Oleh karenanya, kali ini kami mempersiapkan 77 ekor Showa untuk meramaikan acara Keeping Contest ini.

*SEMANGAT TEMAN2 OLENG !!!!!!!*

Hadir Kembali *JDKC & Oleng Koi Center* akan mengadakan keeping contest di forum *KOI-s* . Kami berikan ikan pilihan yang terbaik untuk di ikut sertakan dalam acara keeping contest ini
77 ekor Showa




*TUJUAN KEGIATAN*
-Meningkatkan kemampuan keeping melalui kegiatan yang memotivasi dan menyenangkan.
-Menciptakan sarana belajar bagi komunitas dengan cara memberikan alternatif bagaimana memelihara koi yang baik.
-Memperkuat hubungan inter komunitas melalui intensitas lalu lintas komunikasi lewat kagiatan ini.
-Secara tidak langsung meningkatkan kecintaan terhadap Koi lewat keinginan memelihara Koi dengan cara sebaik–baiknya.
-Meningkatkan kecintaan pada koi.


*BENTUK KEGIATAN*
Pada dasarnya kegiatan ini akan mempertandingkan kemampuan memelihara Koi.

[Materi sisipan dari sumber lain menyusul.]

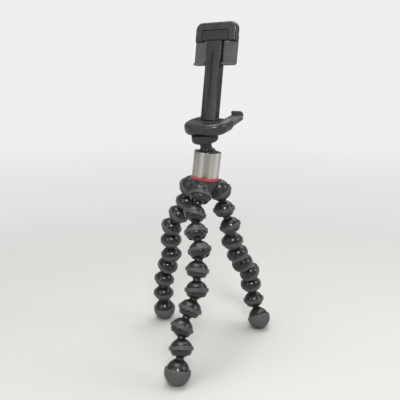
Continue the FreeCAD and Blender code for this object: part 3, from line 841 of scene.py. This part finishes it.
def make_world():
    """Soft light from all sides, and the plain backdrop for what the camera sees."""
    world = bpy.data.worlds.new("studio")
    bpy.context.scene.world = world
    world.use_nodes = True
    tree = world.node_tree
    link = tree.links.new
    soft = tree.nodes["Background"]
    soft.inputs["Color"].default_value = (0.8, 0.81, 0.83, 1)
    soft.inputs["Strength"].default_value = 0.4
    seen = tree.nodes.new("ShaderNodeBackground")
    seen.inputs["Color"].default_value = BACKDROP
    path = tree.nodes.new("ShaderNodeLightPath")
    either = tree.nodes.new("ShaderNodeMath")
    either.operation = "MAXIMUM"
    mix = tree.nodes.new("ShaderNodeMixShader")
    link(path.outputs["Is Camera Ray"], either.inputs[0])
    link(path.outputs["Is Transmission Ray"], either.inputs[1])
    link(either.outputs["Value"], mix.inputs["Fac"])
    link(soft.outputs["Background"], mix.inputs[1])
    link(seen.outputs["Background"], mix.inputs[2])
    link(mix.outputs["Shader"], tree.nodes["World Output"].inputs["Surface"])


def lamp(name, spot, aim, width, height, power, colour=(1, 1, 1)):
    data = bpy.data.lights.new(name, "AREA")
    data.shape = "RECTANGLE"
    data.size = width
    data.size_y = height
    data.energy = power
    data.color = colour
    obj = bpy.data.objects.new(name, data)
    bpy.context.scene.collection.objects.link(obj)
    obj.location = spot
    obj.rotation_euler = (Vector(aim) - Vector(spot)).to_track_quat("-Z", "Y").to_euler()


bpy.ops.object.select_all(action="DESELECT")
bpy.ops.mesh.primitive_circle_add(
    vertices=96, radius=FLOOR_R, fill_type="NGON", location=(0, 0, 0))
floor = bpy.context.active_object
floor.name = "floor"
floor.data.materials.append(make_floor_paint())
make_world()

MIDDLE = (0, 0, 0.12)
GRIP = (0, 0, 0.2)
lamp("overhead", (-0.1, -0.05, 1.3), MIDDLE, 0.9, 0.9, 10.0, (1.0, 0.99, 0.97))
lamp("front_left", (-0.75, -0.7, 0.55), MIDDLE, 0.6, 0.6, 2.2)
lamp("window", (0.05, -0.75, 0.66), MIDDLE, 0.2, 0.075, 4.0)
lamp("back_right", (0.45, 0.6, 1.1), MIDDLE, 0.9, 0.9, 5.5)
lamp("right", (0.8, -0.12, 0.5), GRIP, 0.35, 0.35, 1.6)

CAMERA_FROM_HUB = (-2.78, -419.75, 77.8)
CAMERA_DOWN = 11.4    # degrees below level
camera_data = bpy.data.cameras.new("camera")
camera_data.lens = 50.0
camera_data.sensor_width = 36.0
camera = bpy.data.objects.new("camera", camera_data)
bpy.context.scene.collection.objects.link(camera)
camera.location = hub_origin + Vector(CAMERA_FROM_HUB) * MM
camera.rotation_euler = (math.radians(90 - CAMERA_DOWN), 0, 0)
bpy.context.scene.camera = camera
bpy.context.scene.view_settings.view_transform = "Standard"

Koi yang akan dipelihara disediakan Penyelenggara dengan pertimbangan kesamaan kualitas, karakter, umur dan ukuran relatif. Partisipan bebas menentukan keeping technique (feeding regime, jenis atau merek pakan, dan lainnya).


*WAKTU KEGIATAN*
Kegiatan akan berlangsung selama 8 bulan, sejak acara lelang ini berakhir sampai November 2021


*KOI ENTRY*
Penyelenggara menyediakan 77 ekor Showa kelahiran 2020


*HARGA PEROLEHAN & TATA CARA PEMBAYARAN*
Harga 1 (satu) ekor ditetapkan secara Lelang dengan start awal Rp 1.800.000,- dengan kelipatan Rp 100.000,-


*Aturan Lelang*
Waktu Lelang dimulai sejak thread ini ada ( Waktu Server KOI's ) dan berakhir pada tanggal 6 April 2021  pukul 21.05 waktu Server KOI's
Dalam kurun waktu 21:00-21:05 ada yang bid maka otomatis lelang untuk semua ikan diperpanjang 5 menit dari 21:05, dan berlaku untuk seterusnya.
Contoh: 21.00-21.05 ada yg bid lelang, maka waktu untuk semua ikan diperpanjang menjadi 21.10, apabila ada yang bid lagi pada waktu 21.06-21.10, maka waktu lelang diperpanjang menjadi 20.15, dst.


*Pemilihan Koi dilakukan dengan cara
*Mohon untuk Nge-BID ikan dengan format sebagai berikut #bid kode-ikan=nominal
Contoh: #bid 99=1800 maka otomatis akan direkap oleh system sebagai Nge-BID ikan no 99 dengan angka Rp 1.800.000,- (Hilangkan 3 angka NOL terakhir)

Koi sudah harus dilunasi selambat – lambatnya 3 hari sejak lelang ini berakhir
Jika tidak ada konfirmasi dari participant yg menang lelang dalam waktu tersebut diatas, maka panitia BERHAK untuk menawarkan ikan tersebut ke bidder ke 2.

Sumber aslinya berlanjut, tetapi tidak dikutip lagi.